O Instituto Trabalho Digno é uma entidade de caráter científico, sem fins lucrativos, que se propõe a executar e promover o estudo, a reflexão, a pesquisa e outras iniciativas de caráter técnico-científico acerca do trabalho. Um mundo frágil e repleto de conflitos, no qual mesmo garantias e valores perenes, como o direito a retornar vivo para casa ou não adquirir um câncer relacionado a fatores laborais, são constantemente fustigados.
O Sr. Presidente da República, por meio de sua conta no Twitter, confirma o desejo de promover a simplificação e desburocratização de regras – “Governo Federal moderniza as normas de saúde” – sendo seguido por uma torrente de manchetes acerca da redução, “em 90 %, das normas vigentes”.
Antes, o Sr. Rogério Marinho, Secretário Especial de Trabalho e Previdência do Ministério da Economia, havia afirmado a intenção de alterar as atuais normas regulamentadoras de segurança e saúde no trabalho, conhecidas sob a sigla NR. No seu entender, haveria “custos absurdos em função de uma normatização absolutamente bizantina, anacrônica e hostil”, embora a autoridade não identifique quais pontos ou NR é dirigida a sua catilinária.

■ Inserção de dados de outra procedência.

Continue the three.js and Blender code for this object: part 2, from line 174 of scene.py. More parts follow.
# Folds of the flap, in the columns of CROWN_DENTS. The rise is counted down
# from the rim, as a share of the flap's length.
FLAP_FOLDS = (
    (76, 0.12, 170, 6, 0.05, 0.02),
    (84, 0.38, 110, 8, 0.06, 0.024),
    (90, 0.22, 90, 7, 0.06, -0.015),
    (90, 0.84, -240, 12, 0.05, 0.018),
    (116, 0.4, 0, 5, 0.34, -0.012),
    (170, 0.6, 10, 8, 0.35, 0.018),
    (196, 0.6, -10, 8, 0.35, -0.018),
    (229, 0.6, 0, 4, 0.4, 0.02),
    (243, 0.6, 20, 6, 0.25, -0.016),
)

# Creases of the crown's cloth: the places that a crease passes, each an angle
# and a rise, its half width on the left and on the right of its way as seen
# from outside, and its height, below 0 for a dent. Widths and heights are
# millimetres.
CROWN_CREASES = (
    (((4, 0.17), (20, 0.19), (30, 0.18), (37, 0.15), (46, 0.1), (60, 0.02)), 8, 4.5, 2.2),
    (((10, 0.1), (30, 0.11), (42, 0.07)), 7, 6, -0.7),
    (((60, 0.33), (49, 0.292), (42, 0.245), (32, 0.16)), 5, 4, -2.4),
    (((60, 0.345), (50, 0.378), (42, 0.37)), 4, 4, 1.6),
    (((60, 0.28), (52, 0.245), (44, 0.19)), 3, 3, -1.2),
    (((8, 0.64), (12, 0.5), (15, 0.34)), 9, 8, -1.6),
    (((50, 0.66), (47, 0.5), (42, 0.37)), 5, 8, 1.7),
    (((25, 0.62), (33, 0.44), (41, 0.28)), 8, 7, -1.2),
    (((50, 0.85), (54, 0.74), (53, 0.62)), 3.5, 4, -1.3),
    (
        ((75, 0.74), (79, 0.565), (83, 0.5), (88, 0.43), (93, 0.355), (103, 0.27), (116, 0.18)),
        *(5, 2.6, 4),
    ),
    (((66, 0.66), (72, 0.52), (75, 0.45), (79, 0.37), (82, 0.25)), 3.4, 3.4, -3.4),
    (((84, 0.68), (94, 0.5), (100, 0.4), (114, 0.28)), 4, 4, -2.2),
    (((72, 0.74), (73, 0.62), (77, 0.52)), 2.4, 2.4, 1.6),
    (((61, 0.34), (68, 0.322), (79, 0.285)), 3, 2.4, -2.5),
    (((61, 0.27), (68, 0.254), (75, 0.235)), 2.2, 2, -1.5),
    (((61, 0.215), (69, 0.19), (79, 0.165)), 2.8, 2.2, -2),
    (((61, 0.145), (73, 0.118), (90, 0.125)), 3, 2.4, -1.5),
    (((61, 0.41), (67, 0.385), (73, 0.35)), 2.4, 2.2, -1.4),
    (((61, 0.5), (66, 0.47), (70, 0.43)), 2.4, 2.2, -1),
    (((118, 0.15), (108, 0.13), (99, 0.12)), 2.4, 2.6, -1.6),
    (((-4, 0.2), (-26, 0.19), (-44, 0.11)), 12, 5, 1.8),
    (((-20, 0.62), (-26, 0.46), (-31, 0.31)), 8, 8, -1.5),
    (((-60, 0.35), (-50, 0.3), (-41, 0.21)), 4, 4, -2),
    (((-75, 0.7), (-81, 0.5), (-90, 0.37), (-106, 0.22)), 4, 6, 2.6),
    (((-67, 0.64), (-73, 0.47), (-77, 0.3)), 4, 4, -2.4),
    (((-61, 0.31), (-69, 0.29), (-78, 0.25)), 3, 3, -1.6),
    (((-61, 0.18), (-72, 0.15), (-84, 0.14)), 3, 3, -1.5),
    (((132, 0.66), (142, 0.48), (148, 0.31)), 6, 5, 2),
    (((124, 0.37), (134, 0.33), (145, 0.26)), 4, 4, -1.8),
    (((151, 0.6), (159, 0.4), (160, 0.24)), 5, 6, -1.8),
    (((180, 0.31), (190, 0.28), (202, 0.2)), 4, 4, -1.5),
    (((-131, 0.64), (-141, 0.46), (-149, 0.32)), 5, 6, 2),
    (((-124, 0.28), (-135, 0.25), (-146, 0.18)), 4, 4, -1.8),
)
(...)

Talvez devesse ser informado que o sistema legal do antigo Império Bizantino foi herdado do velho Direito Romano, nunca sendo o resultado de construções tripartites – governo, empresários e trabalhadores – como o foram todas as NR brasileiras nas últimas décadas. É igualmente equivocada a qualificação “hostil às empresas” aderida a uma regulamentação que foi construída com o aval dos próprios empregadores. Não há informações que setores empresariais sólidos, suas representações e assessorias competentes tenham inaugurado uma nova forma de participação social, o “trabalhar atirando contra a seu próprio pé”, inclusive na paradigmática Norma Regulamentadora nº 12, do finado MTb.
Na verdade, sob o verniz da propalada modernidade na regulamentação de segurança e saúde no trabalho, projeta-se a sua domesticação ou destruição. Exemplos em economias fortes e sustentáveis: União Europeia, Estados Unidos da América, Japão, Austrália e outros países com alguma dimensão civilizatória não parecem ter sido observados. Todos possuem uma legislação importante em Segurança e Saúde no Trabalho – SST e, para que esta não seja simplesmente uma expressão de boas intenções e meias verdades, também formas de enforcement.
É impossível para qualquer economia sustentável ter seu crescimento baseado na morte e adoecimento de parcela significativa de sua força de trabalho, comprometendo o seu sistema de saúde e previdenciário. Algo absolutamente insustentável, absolutamente vil, absolutamente violento, cujo preço algum dia seria cobrado e pelas regras de mercado.
É verdadeiro que a regulação das questões relacionadas ao meio ambiente e de SST possuem uma dimensão política, além da técnica. Em 2017, a União Europeia (EU) renovou, por mais cinco anos, a licença para uso de herbicidas a base de glifosatos, mesmo diante de evidências de sua carcinogenidade para o homem (IARC/OMS), entre outros efeitos, com base em argumentos científicos e econômicos.
No entanto, no clima político vigente no Brasil, a discussão ampla, desarmada e democrática seria um objetivo difícil de ser alcançado, especialmente pelas singulares premissas já expressas por nossas autoridades. A precarização é um fato desde a chamada reforma trabalhista, porém há sinais que ingressamos em sua agudização. E não apenas de regulamentações de segurança e saúde, garantidoras de direitos e garantias constitucionalmente tutelados e de obrigações internacionalmente assumidas pelo Brasil, inclusive através de convenções da Organização Internacional do Trabalho (OIT) ratificadas.
Mantidas as intenções e objetivos divulgados, nos espera décadas de esperados passivos sociais, políticos e econômicos, o limiar da transformação deste lindo e violento país na senzala mais moderna do planeta Terra.